**What is needed**
Track down every line below that holds "body" and copy it.

**Stored data**
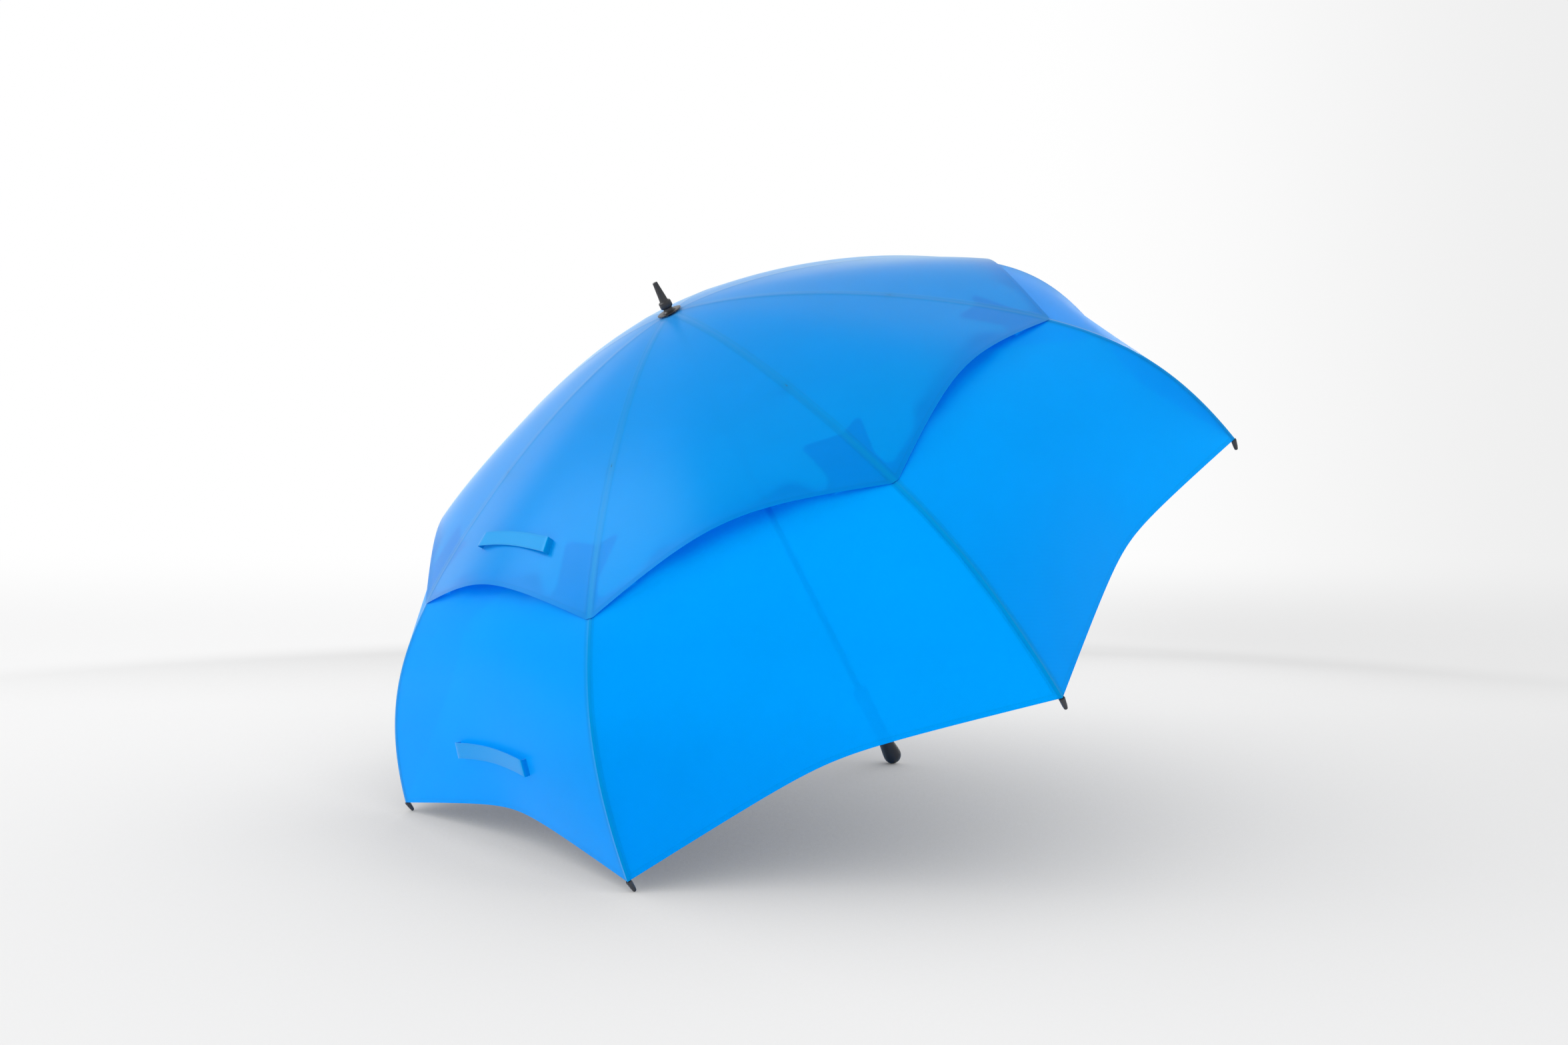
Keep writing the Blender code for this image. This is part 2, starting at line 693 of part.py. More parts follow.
def ferrule():
    """The moulded spike: a neck that flares on to the disc, a collar and a tapered peg."""
    seat = disc_bottom() + DISC_THICKNESS + GAP
    top = FERRULE_COLLAR_TOP
    low = FERRULE_COLLAR_BOTTOM
    bore = SHAFT_RADIUS + GAP
    profile = [
        (0, FERRULE_TOP),
        (FERRULE_TOP_RADIUS, FERRULE_TOP),
        (FERRULE_ROOT_RADIUS, top),
        (FERRULE_COLLAR_RADIUS - FERRULE_CHAMFER, top),
        (FERRULE_COLLAR_RADIUS, top - FERRULE_CHAMFER),
        (FERRULE_COLLAR_RADIUS, low + FERRULE_CHAMFER),
        (FERRULE_COLLAR_RADIUS - FERRULE_CHAMFER, low),
        (FERRULE_NECK_RADIUS + GAP, low),
    ]
    fall = low - seat
    for share in (0.35, 0.65, 0.88, 1):
        flare = (FERRULE_FLARE_RADIUS - FERRULE_NECK_RADIUS) * share**3
        profile.append((FERRULE_NECK_RADIUS + GAP + flare, low - fall * share))
    profile += [(bore, seat), (bore, SHAFT_TOP + GAP), (0, SHAFT_TOP + GAP)]
    return turned(profile, SMALL_SIDES + 4)


def top_disc():
    low = disc_bottom()
    bore = SHAFT_RADIUS + GAP
    profile = [
        (bore, low),
        (bore, low + DISC_THICKNESS),
        (DISC_RADIUS - DISC_EDGE, low + DISC_THICKNESS),
        (DISC_RADIUS, low + DISC_THICKNESS - DISC_EDGE),
        (DISC_RADIUS, low),
    ]
    return turned(profile, ROUND_SIDES)


# Handle, button and springs


def handle():
    bore = SHAFT_RADIUS + GAP
    top = -HANDLE_TOP_DEPTH
    floor = -shaft_end_depth - GAP
    end_centre = -handle_end_depth + HANDLE_END_RADIUS
    profile = [(0, floor), (bore, floor), (bore, top), (HANDLE_NECK_RADIUS - HANDLE_TOP_CHAMFER, top)]
    profile.append((HANDLE_NECK_RADIUS, top - HANDLE_TOP_CHAMFER))
    for share in (0, 0.25, 0.5, 0.75):
        swell = (HANDLE_END_RADIUS - HANDLE_NECK_RADIUS) * share * share * (3 - 2 * share)
        profile.append((HANDLE_NECK_RADIUS + swell, end_centre + HANDLE_SWELL * (1 - share)))
    last = math.acos(HANDLE_END_FLAT_RADIUS / HANDLE_END_RADIUS)
    for i in range(5):
        turn = last * i / 4
        profile.append((HANDLE_END_RADIUS * math.cos(turn), end_centre - HANDLE_END_RADIUS * math.sin(turn)))
    profile.append((0, profile[-1][1]))
    return turned(profile, ROUND_SIDES)


housing_bottom = -HANDLE_TOP_DEPTH + GAP
button_centre_z = housing_bottom + HOUSING_LENGTH / 2


def button_housing():
    bore = SHAFT_RADIUS + GAP
    top = housing_bottom + HOUSING_LENGTH
    profile = [
        (bore, housing_bottom),
        (bore, top),
        (HOUSING_RADIUS - HOUSING_CHAMFER, top),
        (HOUSING_RADIUS, top - HOUSING_CHAMFER),
        (HOUSING_RADIUS, housing_bottom + HOUSING_CHAMFER),
        (HOUSING_RADIUS - HOUSING_CHAMFER, housing_bottom),
    ]
    ring = turned(profile, ROUND_SIDES)
    size = (BUTTON_WIDTH + 2 * GAP, HOUSING_RADIUS + OVERRUN, BUTTON_HEIGHT + 2 * GAP)
    window = box(size, Vector((0, size[1] / 2, button_centre_z)))
    return cut(ring, window)


def push_button():
    outer = HOUSING_RADIUS + BUTTON_PROUD
    size = (BUTTON_WIDTH, outer - BUTTON_INNER_RADIUS, BUTTON_HEIGHT)
    centre = Vector((0, (outer + BUTTON_INNER_RADIUS) / 2, button_centre_z))
    block = scratch(box(size, centre))
    rounding = block.modifiers.new("rounding", "BEVEL")
    rounding.width = BUTTON_ROUNDING
    rounding.segments = 1
    return settled(block)


def coil(radius, wire, start, end, turns, steps):
    """A spring wound round the line from start to end."""
    line = end - start
    frame = line.to_track_quat("Z", "Y").to_matrix()
    count = round(turns * steps)
    points = []
    for i in range(count + 1):
        turn = 2 * math.pi * turns * i / count
        round_axis = frame @ Vector((radius * math.cos(turn), radius * math.sin(turn), 0))
        points.append(start + line * i / count + round_axis)
    print("coil: least gap between turns", round(line.length / turns - 2 * wire, 5), "m")
    return tube(points, wire, 0)


def opening_spring():
    clear = GAP + SPRING_WIRE_RADIUS
    start = Vector((0, 0, -shaft_end_depth + clear))
    end = Vector((0, 0, runner_open_z - DRIVE_PIN_DROP - DRIVE_PIN_RADIUS - clear))
    return coil(SPRING_RADIUS, SPRING_WIRE_RADIUS, start, end, SPRING_TURNS, SPRING_STEPS)


def button_spring():
    clear = GAP + BUTTON_WIRE_RADIUS
    start = Vector((0, SHAFT_RADIUS + clear, button_centre_z))
    end = Vector((0, BUTTON_INNER_RADIUS - clear, button_centre_z))
    return coil(BUTTON_SPRING_RADIUS, BUTTON_WIRE_RADIUS, start, end, BUTTON_SPRING_TURNS, SPRING_STEPS)


add("shaft", shaft(), SHAFT_METAL)
add("ferrule", ferrule(), BLACK_PLASTIC)
add("top_disc", top_disc(), BLACK_PLASTIC)
add("crown", crown(), BLACK_PLASTIC)
add("runner", runner(), BLACK_PLASTIC)
add("handle", handle(), GRIP_RUBBER)
add("button_housing", button_housing(), BLACK_PLASTIC)
button_pivot = Vector((0, HOUSING_RADIUS, button_centre_z))
add("push_button", push_button(), BLACK_PLASTIC, 0, button_pivot)
add("button_spring", button_spring(), SPRING_STEEL)
add("opening_spring", opening_spring(), SPRING_STEEL)
add_round("rib_inner", inner_rib(), RIB_GLASSFIBRE, crown_pivot, rib_azimuth)
add_round("rib_outer", outer_rib(), RIB_GLASSFIBRE, flex_pivot, rib_azimuth)
add_round("rib_tip", rib_tip(), BLACK_PLASTIC, flex_pivot, rib_azimuth)
add_round("stretcher", stretcher(), BLACK_PLASTIC, stretcher_pivot, rib_azimuth)
panel_pivot = Vector((0, 0, crown_pivot.z))
add_round("upper_panel", upper_panel(), UPPER_CLOTH, panel_pivot, panel_azimuth)
add_round("lower_panel", lower_panel(), LOWER_CLOTH, panel_pivot, panel_azimuth)
add("upper_strap", strap(upper_point, UPPER_STRAP_RADIUS), STRAP_CLOTH, panel_azimuth(1), panel_pivot)
add("lower_strap", strap(lower_point, LOWER_STRAP_RADIUS), STRAP_CLOTH, panel_azimuth(1), panel_pivot)

for piece in parts.objects:
    if piece.type == "MESH":
        piece.data.shade_smooth()
        piece.data.set_sharp_from_angle(angle=SHARP_ANGLE)

# Lean it over, and put the middle of its footprint at the origin and its lowest point on the floor
stand.rotation_euler = (-lean, 0, 0)
bpy.context.view_layer.update()
solids = [piece for piece in parts.objects if piece.type == "MESH"]
corners = [piece.matrix_world @ spot.co for piece in solids for spot in piece.data.vertices]
low = [min(corner[i] for corner in corners) for i in range(3)]
high = [max(corner[i] for corner in corners) for i in range(3)]
stand.location = (-(low[0] + high[0]) / 2, -(low[1] + high[1]) / 2, -low[2])
bpy.context.view_layer.update()
print("lean", round(math.degrees(lean), 3), "stand", [round(value, 5) for value in stand.location])
print("size", [round(b - a, 4) for a, b in zip(low, high)])
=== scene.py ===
"""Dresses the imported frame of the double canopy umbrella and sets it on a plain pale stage."""

import bisect
import json
import math

import bmesh
import bpy
from bpy.props import FloatProperty, FloatVectorProperty, IntProperty, PointerProperty
from mathutils import Matrix, Vector


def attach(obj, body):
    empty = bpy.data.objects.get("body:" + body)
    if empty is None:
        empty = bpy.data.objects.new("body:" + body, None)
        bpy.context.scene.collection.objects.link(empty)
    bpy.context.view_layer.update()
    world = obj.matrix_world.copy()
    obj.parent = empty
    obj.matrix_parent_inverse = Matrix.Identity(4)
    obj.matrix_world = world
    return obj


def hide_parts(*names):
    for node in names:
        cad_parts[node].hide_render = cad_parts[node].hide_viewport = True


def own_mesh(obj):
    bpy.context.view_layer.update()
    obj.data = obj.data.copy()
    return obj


bl_info = {
    "name": "Double canopy umbrella",
    "version": (1, 0, 0),
    "blender": (4, 5, 0),
    "location": "3D View > Sidebar > Umbrella",
    "description": "Cloth, fittings and a plain stage for an open umbrella with a vented double canopy",
    "category": "Object",
}

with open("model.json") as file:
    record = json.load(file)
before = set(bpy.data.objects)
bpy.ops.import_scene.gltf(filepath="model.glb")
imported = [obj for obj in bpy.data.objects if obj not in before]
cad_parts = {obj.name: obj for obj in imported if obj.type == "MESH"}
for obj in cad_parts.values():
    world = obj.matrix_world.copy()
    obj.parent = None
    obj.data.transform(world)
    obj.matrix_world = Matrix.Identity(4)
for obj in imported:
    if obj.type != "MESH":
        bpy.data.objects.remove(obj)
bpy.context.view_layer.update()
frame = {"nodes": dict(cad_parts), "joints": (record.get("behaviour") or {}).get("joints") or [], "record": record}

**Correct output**
def attach(obj, body):
    empty = bpy.data.objects.get("body:" + body)
        empty = bpy.data.objects.new("body:" + body, None)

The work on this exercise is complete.